From: Steve Judd (sjudd_at_ffd2.com)
Date: 2002-07-12 18:00:11
Hola,
I've written a program for compressing small programs. The algorithm was
mentioned in C=Hacking #21, and is very simple: use n bits to represet the
most common bytes, 9 bits for the rest. The program is at
http://www.ffd2.com/fridge/xip/xip.zip
and includes source code (and please read the readme before using it!).

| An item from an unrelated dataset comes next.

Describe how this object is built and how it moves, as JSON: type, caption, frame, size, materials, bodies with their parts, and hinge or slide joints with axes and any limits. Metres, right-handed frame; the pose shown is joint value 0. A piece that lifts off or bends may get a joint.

The decompressor is 51 bytes, plus the lookup table of compressed bytes,
plus a 4-byte header. Performance seems pretty decent -- the best so far
is 69 bytes (net) on a 1k program. Tests on unoptimized 1k programs
showed a 20-40 byte gain.
The program generates an autobooting executable, and the autobooting
technique is fairly novel: load to $0326, overwriting the BSOUT vector
(what $FFD2 jumps through). Using this trick, an autobooting program of
any size may be loaded, using just a 4-byte header (the second two bytes
being the STOP vector).
Before implementing this algorithm, I did some preliminary calculations
with three other related algorithms (an ideal (entropy limit) Huffman
tree, the first described in C=Hacking, etc.) and this one performed best.
Anyways, give it a try and see what you think!